As for the actual gig, I'm gonna be completely honest and say that I didn't make any notes so I can't write a detailed review. This however was not my fault, it was theirs. They were so fookin' captivating that they made me forget to do my job! From memory though, I can tell you that “Autonomy Boy” sounds even better live than it does on the Rip Up Your Labels comp (some mean fete). The songs on their new 7 inch release, “New Idols” and the eponymous “Long Blonde”, sounded better still. And the highlight of the night was without doubt their duet with the gregarious Mark Wainwright (from support band the Motherfuckers) on a song about the Cambridgeshire town Peterborough, imaginatively named “Peterborough” (which sounded kinda like Olivia Newton John/John Travolta doing a Dirty New Wave epic). There was also plenty of smiling on the go- You could tell that they were really enjoying themselves which is exactly what you want to see from a band- and some seriously supermodelesque pouting from the girls which was tres sexy indeed. Needless to say, I'm smitten.
Let's be careful though, don't wanna get too carried away and tread on dangerous journalistic terrain by over-hyping them.
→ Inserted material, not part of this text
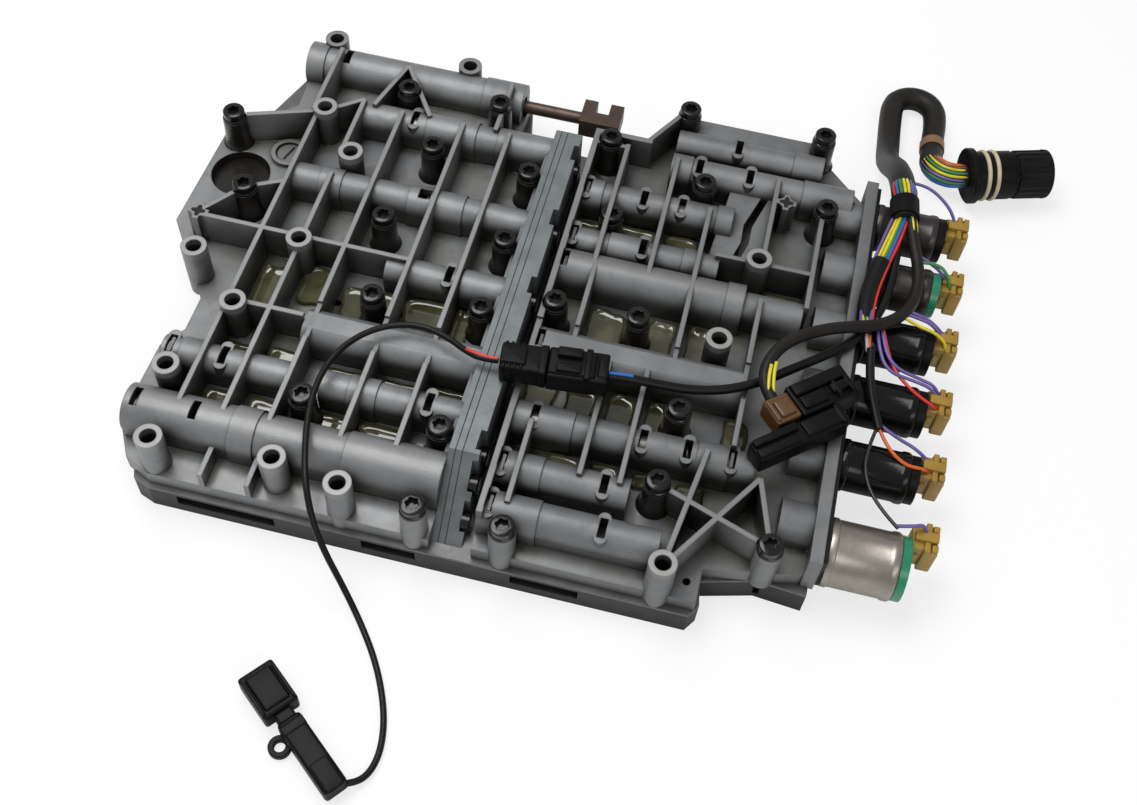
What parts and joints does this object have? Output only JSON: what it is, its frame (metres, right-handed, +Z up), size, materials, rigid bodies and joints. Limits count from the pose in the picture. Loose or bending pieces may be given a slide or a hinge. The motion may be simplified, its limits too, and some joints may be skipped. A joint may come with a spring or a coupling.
{
  "type": "transmission valve body",
  "caption": "Hydraulic valve body of an automatic transmission: two ribbed castings on a lower housing, with sliding valves, solenoids and a wiring loom.",
  "frame": {"origin": "centre of the castings' and solenoids' box, on the lower housing's bottom face", "axes": "+X along the bores towards the solenoids, +Y towards the back of the picture, +Z up from the lower housing"},
  "size_m": [0.4476, 0.4864, 0.0623],
  "materials": {
    "cast_metal": "satin, oily",
    "dark_cast_metal": "satin, oily",
    "cover_metal": "satin, machined edges",
    "plate_steel": "smooth",
    "gasket": "matte",
    "black_screw": "satin, oily",
    "black_metal": "satin",
    "valve_steel": "ground",
    "brown_steel": "tempered brown",
    "spring_steel": "drawn wire",
    "grey_can": "satin",
    "black_can": "gloss",
    "silver_can": "smooth",
    "black_plastic": "matte",
    "green_plastic": "satin",
    "amber_plastic": "satin",
    "brown_plastic": "satin",
    "loom_sleeve": "woven and coated",
    "lead_sheath": "matte",
    "seal": "matte",
    "tan_tape": "matte"
  },
  "bodies": {
    "valve_body": {"lower_housing": "dark_cast_metal", "separator_plate": "plate_steel", "left_housing": "cast_metal", "right_housing": "cast_metal", "inner_end_plate": "cover_metal", "outer_end_plate": "cover_metal", "end_cover": "cover_metal", "end_gaskets": "gasket", "housing_screws": "black_screw", "end_cover_screws": "black_screw", "retaining_strip": "black_metal", "bore_plugs": "valve_steel", "retainer_clips": "plate_steel", "solenoid_retainer": "black_metal", "solenoid_1": "grey_can", "solenoid_2": "grey_can", "solenoid_3": "black_can", "solenoid_4": "black_can", "solenoid_5": "black_can", "solenoid_6": "silver_can", "black_end_caps": "black_plastic", "green_end_caps": "green_plastic", "sensor_lead": "lead_sheath", "link_lead": "lead_sheath", "branch_loom": "loom_sleeve", "main_loom": "loom_sleeve", "inline_plug": "black_plastic", "inline_socket": "black_plastic", "switch_block": "black_plastic", "socket_block": "black_plastic", "amber_plug": "brown_plastic", "speed_sensor": "black_plastic", "bulkhead_connector": "black_plastic", "connector_rings": "seal", "loom_band": "black_plastic", "loom_clip": "tan_tape", "shift_spring": "spring_steel", "pressure_spring": "spring_steel", "clutch_spring": "spring_steel", "converter_spring": "spring_steel", "brake_spring": "spring_steel", "solenoid_plug_1": "amber_plastic", "solenoid_plug_2": "amber_plastic", "solenoid_plug_3": "amber_plastic", "solenoid_plug_4": "amber_plastic", "solenoid_plug_5": "amber_plastic", "solenoid_plug_6": "amber_plastic"},
    "manual_valve": {"manual_valve": "brown_steel"},
    "shift_spool": {"shift_spool": "valve_steel"},
    "pressure_spool": {"pressure_spool": "valve_steel"},
    "clutch_spool": {"clutch_spool": "valve_steel"},
    "converter_spool": {"converter_spool": "valve_steel"},
    "brake_spool": {"brake_spool": "valve_steel"}
  },
  "joints": [
    {"name": "manual_slide", "type": "slide", "parent": "valve_body", "child": "manual_valve", "axis": [1, 0, 0], "range_m": [-0.022, 0.01]},
    {"name": "shift_slide", "type": "slide", "parent": "valve_body", "child": "shift_spool", "axis": [1, 0, 0], "range_m": [0, 0.008], "stiffness_N_per_m": 600, "springref_m": -0.01, "deforming": ["shift_spring"]},
    {"name": "pressure_slide", "type": "slide", "parent": "valve_body", "child": "pressure_spool", "axis": [1, 0, 0], "range_m": [0, 0.008], "stiffness_N_per_m": 600, "springref_m": -0.01, "deforming": ["pressure_spring"]},
    {"name": "clutch_slide", "type": "slide", "parent": "valve_body", "child": "clutch_spool", "axis": [1, 0, 0], "range_m": [0, 0.008], "stiffness_N_per_m": 600, "springref_m": -0.01, "deforming": ["clutch_spring"]},
    {"name": "converter_slide", "type": "slide", "parent": "valve_body", "child": "converter_spool", "axis": [1, 0, 0], "range_m": [-0.008, 0], "stiffness_N_per_m": 600, "springref_m": 0.01, "deforming": ["converter_spring"]},
    {"name": "brake_slide", "type": "slide", "parent": "valve_body", "child": "brake_spool", "axis": [1, 0, 0], "range_m": [0, 0.008], "stiffness_N_per_m": 600, "springref_m": -0.01, "deforming": ["brake_spring"]}
  ]
}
Must be realistic: The Long Blondes won't “change the UK music scene” (in the words of that schmuk Helen Whasserface), they won't innovate in a masturbatory manner a la Radiohead or Pink Floyd (pretentious posh twats that they are) and, with their lack of an obsession for deep and meaningful lyrics and their disconcerting penchant for Nazism*, they most definitely won't write the song 'that makes Israel and Palestine get along' (as Angular labelmates Art Brut tell us they intend to do). However, they will provide you with fantastic entertainment, they will (probably, possibly, maybe) write a memorable rock/pop classic or three along the way and you will fall in love with them. No Danger.
* The Long Blondes are not Nazis, they were only joking. Fascism: Don't do it kids!